Your objective ->
Identify and reproduce every line holding the string "lifts".

Data ->
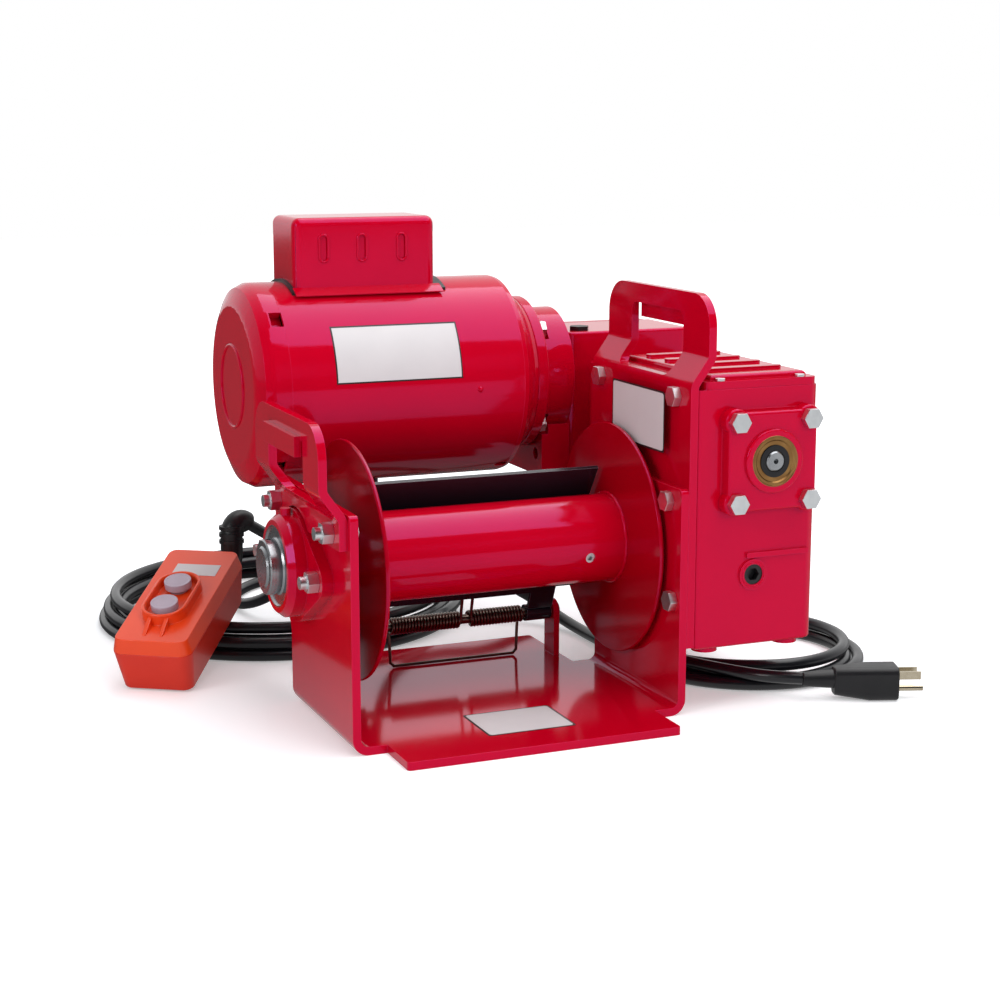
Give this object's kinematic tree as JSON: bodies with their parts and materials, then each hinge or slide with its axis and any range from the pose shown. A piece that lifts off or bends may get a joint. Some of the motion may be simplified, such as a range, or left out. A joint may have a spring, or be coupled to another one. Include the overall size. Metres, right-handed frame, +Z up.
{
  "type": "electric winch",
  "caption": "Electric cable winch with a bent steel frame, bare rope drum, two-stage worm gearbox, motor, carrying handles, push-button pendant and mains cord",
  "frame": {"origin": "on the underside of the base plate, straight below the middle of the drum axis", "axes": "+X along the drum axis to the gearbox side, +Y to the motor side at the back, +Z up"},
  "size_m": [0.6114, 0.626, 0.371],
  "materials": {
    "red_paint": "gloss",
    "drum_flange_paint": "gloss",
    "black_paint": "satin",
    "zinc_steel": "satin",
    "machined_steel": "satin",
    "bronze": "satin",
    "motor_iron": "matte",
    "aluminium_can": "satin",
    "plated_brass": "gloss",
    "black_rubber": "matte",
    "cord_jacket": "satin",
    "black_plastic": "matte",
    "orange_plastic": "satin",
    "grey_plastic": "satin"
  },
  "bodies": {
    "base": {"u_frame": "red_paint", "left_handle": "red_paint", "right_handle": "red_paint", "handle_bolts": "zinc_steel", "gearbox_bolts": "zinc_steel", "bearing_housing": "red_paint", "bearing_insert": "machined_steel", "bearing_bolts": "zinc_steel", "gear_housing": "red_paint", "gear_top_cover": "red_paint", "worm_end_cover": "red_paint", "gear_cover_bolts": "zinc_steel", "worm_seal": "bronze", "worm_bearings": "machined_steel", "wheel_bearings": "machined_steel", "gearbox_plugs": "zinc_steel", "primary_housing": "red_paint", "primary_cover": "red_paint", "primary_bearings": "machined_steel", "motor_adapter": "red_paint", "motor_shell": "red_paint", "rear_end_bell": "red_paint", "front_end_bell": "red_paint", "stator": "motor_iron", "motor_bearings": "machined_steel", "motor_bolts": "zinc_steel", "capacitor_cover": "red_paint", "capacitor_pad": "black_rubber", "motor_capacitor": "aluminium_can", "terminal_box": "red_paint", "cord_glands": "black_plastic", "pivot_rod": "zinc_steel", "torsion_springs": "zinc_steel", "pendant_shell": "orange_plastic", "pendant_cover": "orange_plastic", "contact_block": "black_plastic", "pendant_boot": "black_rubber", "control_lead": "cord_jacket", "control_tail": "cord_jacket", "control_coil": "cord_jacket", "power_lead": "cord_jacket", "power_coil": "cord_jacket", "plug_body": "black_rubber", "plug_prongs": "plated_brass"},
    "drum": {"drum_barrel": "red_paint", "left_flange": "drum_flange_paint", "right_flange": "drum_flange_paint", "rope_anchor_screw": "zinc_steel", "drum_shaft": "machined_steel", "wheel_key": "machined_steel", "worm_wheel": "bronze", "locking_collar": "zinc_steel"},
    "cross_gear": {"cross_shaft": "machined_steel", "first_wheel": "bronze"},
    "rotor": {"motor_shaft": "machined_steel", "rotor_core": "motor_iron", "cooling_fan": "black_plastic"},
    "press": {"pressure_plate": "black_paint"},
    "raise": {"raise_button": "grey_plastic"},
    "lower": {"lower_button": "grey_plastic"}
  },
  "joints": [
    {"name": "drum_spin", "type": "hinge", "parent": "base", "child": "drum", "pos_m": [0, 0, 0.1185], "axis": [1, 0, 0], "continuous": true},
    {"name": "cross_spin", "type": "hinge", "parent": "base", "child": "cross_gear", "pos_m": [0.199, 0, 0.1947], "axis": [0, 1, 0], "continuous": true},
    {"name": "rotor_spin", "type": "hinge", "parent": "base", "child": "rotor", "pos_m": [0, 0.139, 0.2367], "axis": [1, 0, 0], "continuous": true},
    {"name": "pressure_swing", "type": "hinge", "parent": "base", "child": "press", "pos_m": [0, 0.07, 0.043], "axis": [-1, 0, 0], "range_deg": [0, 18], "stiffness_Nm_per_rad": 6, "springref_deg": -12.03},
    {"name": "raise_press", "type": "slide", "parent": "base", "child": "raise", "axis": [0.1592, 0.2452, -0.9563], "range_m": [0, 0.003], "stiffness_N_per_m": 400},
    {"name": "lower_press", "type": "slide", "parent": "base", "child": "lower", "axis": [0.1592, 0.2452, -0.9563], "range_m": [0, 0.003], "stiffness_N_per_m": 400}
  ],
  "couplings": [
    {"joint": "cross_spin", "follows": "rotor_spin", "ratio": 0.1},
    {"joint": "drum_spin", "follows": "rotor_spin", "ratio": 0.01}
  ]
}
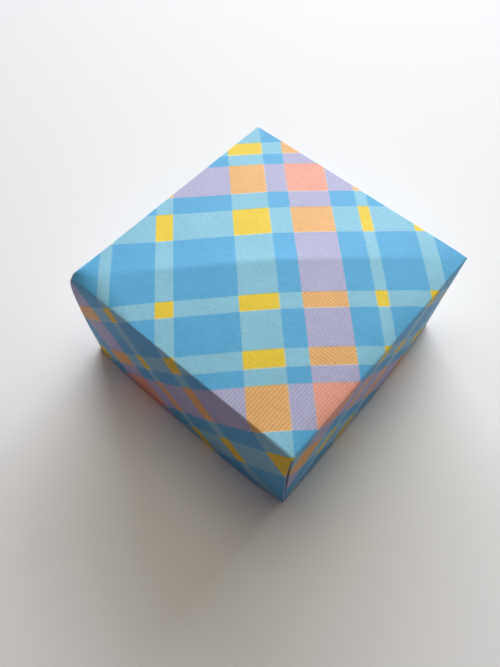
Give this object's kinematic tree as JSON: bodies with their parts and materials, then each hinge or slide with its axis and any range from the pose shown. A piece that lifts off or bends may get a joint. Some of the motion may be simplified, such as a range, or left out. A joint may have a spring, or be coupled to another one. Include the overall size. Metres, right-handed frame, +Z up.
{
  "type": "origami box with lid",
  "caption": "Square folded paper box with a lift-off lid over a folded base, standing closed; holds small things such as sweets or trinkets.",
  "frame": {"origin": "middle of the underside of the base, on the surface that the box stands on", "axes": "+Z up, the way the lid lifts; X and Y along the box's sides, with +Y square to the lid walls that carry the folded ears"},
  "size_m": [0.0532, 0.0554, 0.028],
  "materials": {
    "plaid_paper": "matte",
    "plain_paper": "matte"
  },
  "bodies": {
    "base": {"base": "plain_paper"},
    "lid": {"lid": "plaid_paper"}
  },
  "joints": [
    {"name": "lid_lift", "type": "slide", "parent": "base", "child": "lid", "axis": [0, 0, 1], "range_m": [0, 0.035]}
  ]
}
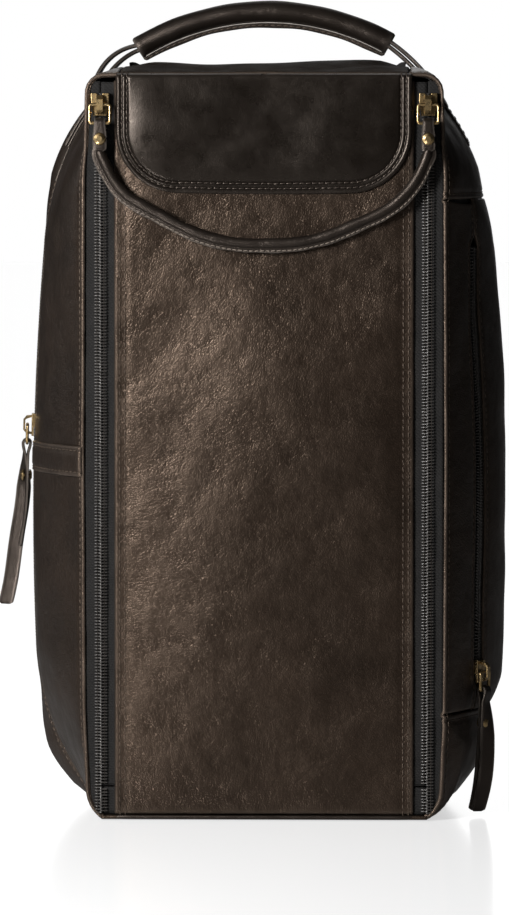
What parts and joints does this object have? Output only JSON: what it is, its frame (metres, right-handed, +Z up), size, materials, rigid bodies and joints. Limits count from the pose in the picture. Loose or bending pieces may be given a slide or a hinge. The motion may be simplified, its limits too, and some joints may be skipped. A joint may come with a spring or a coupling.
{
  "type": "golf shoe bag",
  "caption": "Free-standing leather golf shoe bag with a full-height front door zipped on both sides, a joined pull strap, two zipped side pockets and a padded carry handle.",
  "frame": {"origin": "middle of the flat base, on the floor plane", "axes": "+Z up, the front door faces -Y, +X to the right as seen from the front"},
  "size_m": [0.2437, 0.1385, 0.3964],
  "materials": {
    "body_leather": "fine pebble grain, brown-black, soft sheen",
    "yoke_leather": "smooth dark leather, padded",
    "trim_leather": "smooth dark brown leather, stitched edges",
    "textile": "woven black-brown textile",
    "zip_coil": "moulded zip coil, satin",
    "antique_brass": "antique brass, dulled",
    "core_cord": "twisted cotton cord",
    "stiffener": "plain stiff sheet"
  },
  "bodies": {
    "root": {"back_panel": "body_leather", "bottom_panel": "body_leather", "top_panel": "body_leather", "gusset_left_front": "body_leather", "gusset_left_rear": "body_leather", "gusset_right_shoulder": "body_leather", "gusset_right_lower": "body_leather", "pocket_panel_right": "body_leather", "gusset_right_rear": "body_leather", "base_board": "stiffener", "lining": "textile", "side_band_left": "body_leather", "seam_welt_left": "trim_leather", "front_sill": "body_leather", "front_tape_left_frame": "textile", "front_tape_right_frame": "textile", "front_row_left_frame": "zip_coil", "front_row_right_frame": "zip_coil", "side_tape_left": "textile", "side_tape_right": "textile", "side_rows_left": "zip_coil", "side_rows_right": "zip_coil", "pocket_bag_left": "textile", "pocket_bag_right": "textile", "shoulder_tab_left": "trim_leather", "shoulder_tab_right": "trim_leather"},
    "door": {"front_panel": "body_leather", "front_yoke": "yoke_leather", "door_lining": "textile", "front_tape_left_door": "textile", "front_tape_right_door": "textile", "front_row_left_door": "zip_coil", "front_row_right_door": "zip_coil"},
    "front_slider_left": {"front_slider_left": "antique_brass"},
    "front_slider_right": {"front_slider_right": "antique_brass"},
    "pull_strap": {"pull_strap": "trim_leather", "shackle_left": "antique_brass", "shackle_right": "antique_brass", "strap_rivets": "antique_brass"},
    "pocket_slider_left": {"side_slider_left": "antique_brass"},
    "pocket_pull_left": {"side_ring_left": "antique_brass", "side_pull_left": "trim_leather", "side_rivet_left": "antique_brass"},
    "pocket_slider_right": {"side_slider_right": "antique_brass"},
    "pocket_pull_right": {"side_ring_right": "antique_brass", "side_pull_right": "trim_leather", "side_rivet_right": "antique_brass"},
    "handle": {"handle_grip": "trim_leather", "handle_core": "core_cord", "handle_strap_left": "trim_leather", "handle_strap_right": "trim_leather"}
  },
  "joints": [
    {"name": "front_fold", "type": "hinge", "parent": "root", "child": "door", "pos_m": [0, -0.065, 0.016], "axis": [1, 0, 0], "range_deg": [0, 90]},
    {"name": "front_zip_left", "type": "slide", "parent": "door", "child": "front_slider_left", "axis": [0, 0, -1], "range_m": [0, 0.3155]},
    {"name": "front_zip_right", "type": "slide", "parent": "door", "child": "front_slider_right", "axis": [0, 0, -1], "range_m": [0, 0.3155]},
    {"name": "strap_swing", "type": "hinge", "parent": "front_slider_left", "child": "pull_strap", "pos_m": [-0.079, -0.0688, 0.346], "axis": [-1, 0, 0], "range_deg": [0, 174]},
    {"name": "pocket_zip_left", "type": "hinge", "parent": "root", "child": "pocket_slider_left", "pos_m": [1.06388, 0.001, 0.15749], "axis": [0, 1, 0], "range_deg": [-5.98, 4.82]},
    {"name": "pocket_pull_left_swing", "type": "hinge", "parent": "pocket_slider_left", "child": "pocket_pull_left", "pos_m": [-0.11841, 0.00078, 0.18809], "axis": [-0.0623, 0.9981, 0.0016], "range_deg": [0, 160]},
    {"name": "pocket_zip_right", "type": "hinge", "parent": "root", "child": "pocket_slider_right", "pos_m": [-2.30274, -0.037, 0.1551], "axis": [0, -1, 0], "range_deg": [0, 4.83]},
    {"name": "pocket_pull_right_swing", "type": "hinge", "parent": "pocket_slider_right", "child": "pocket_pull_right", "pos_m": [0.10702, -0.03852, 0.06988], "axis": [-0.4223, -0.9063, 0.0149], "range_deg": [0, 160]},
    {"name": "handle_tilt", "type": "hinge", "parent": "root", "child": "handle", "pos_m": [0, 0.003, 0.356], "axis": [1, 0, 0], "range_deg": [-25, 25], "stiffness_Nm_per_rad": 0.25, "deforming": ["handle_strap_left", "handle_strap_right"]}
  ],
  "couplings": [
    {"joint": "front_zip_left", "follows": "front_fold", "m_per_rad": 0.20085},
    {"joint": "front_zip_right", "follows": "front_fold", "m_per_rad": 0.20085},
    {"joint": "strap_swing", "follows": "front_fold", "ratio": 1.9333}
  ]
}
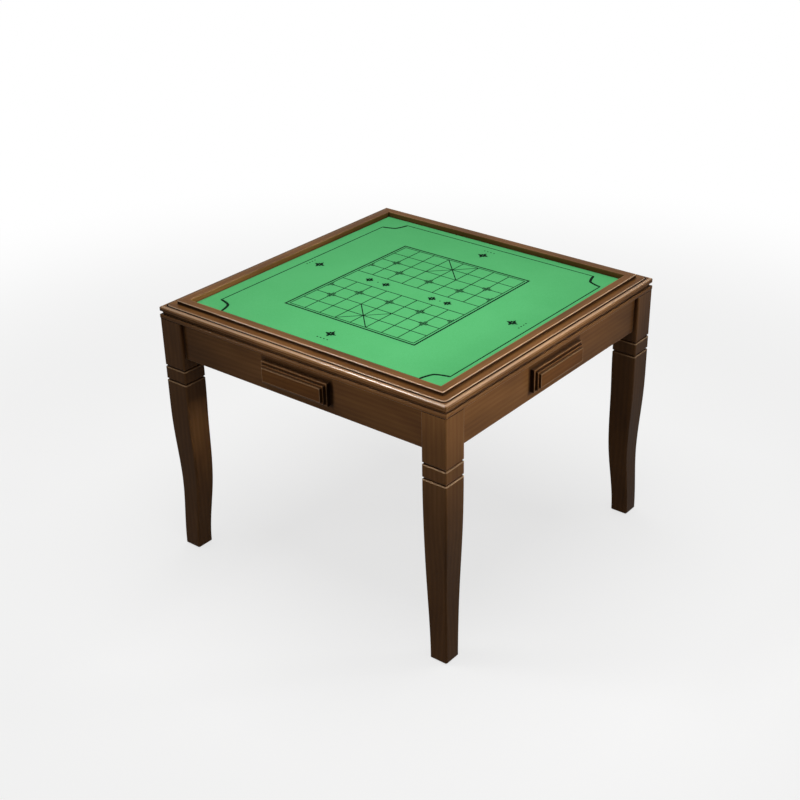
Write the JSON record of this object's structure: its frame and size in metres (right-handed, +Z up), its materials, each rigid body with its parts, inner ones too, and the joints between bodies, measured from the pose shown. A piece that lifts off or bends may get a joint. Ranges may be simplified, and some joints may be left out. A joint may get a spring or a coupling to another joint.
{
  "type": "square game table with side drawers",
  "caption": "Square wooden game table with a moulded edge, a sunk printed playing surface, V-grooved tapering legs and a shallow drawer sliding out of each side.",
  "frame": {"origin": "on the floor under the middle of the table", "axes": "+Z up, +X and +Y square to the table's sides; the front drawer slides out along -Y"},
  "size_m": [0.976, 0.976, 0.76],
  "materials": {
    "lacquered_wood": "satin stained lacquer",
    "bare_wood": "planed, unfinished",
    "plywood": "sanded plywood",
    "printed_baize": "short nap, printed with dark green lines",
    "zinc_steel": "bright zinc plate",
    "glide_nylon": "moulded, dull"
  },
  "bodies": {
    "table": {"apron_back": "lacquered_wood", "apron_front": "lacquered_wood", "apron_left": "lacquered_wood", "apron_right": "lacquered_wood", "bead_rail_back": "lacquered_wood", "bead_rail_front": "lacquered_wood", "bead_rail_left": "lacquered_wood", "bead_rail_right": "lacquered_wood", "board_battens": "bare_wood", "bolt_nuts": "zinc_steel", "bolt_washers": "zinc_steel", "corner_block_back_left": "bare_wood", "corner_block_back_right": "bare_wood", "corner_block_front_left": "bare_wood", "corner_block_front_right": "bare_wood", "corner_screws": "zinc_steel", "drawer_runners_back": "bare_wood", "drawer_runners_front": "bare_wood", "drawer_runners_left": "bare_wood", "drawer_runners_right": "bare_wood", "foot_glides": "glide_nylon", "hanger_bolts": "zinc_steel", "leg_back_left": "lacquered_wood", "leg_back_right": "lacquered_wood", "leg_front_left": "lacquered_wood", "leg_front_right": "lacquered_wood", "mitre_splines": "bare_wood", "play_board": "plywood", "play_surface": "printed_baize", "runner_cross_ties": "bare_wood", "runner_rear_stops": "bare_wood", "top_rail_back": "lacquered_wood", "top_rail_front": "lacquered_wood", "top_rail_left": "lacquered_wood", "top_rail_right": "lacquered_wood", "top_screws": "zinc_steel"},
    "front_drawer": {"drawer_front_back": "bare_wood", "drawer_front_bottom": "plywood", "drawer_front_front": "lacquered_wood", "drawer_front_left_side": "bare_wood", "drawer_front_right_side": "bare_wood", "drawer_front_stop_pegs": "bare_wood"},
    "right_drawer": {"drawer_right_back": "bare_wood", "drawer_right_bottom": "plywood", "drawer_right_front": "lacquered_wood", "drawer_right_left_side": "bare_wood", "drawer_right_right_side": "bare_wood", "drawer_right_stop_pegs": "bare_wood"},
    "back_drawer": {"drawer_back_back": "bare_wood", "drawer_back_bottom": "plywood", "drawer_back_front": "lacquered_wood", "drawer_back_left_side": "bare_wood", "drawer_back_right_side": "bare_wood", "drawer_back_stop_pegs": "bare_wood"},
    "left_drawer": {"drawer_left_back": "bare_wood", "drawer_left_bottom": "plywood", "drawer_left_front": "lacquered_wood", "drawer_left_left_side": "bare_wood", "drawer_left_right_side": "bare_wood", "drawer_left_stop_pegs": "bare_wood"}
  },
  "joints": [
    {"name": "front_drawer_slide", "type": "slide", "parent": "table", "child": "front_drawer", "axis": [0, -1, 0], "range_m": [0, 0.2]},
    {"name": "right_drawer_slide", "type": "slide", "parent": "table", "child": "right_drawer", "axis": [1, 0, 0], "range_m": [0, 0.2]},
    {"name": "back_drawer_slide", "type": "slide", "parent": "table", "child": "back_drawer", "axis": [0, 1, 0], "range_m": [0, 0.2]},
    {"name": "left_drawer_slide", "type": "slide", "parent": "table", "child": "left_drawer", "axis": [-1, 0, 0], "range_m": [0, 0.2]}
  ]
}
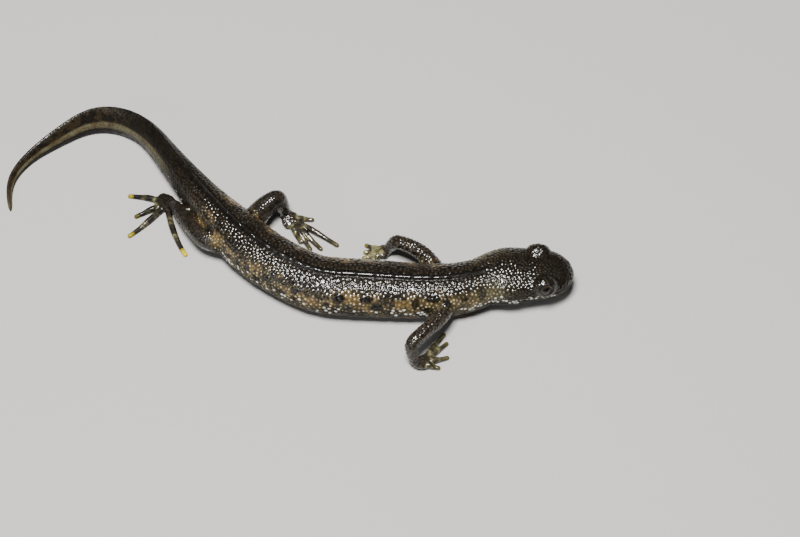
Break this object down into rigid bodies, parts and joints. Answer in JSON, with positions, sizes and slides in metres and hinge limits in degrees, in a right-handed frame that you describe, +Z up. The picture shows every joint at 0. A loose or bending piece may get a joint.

Exercise output ->
Give this object's kinematic tree as JSON: bodies with their parts and materials, then each hinge or slide with its axis and any range from the pose shown. A piece that lifts off or bends may get a joint. Some of the motion may be simplified, such as a range, or left out. A joint may have a spring, or be coupled to another one. Include the overall size. Metres, right-handed frame, +Z up.
Give this object's kinematic tree as JSON: bodies with their parts and materials, then each hinge or slide with its axis and any range from the pose shown. A piece that lifts off or bends may get a joint. Some of the motion may be simplified, such as a range, or left out. A joint may have a spring, or be coupled to another one. Include the overall size. Metres, right-handed frame, +Z up.
  "frame": {"origin": "middle of the underside of the base, on the surface that the box stands on", "axes": "+Z up, the way the lid lifts; X and Y along the box's sides, with +Y square to the lid walls that carry the folded ears"},
Write the JSON record of this object's structure: its frame and size in metres (right-handed, +Z up), its materials, each rigid body with its parts, inner ones too, and the joints between bodies, measured from the pose shown. A piece that lifts off or bends may get a joint. Ranges may be simplified, and some joints may be left out. A joint may get a spring or a coupling to another joint.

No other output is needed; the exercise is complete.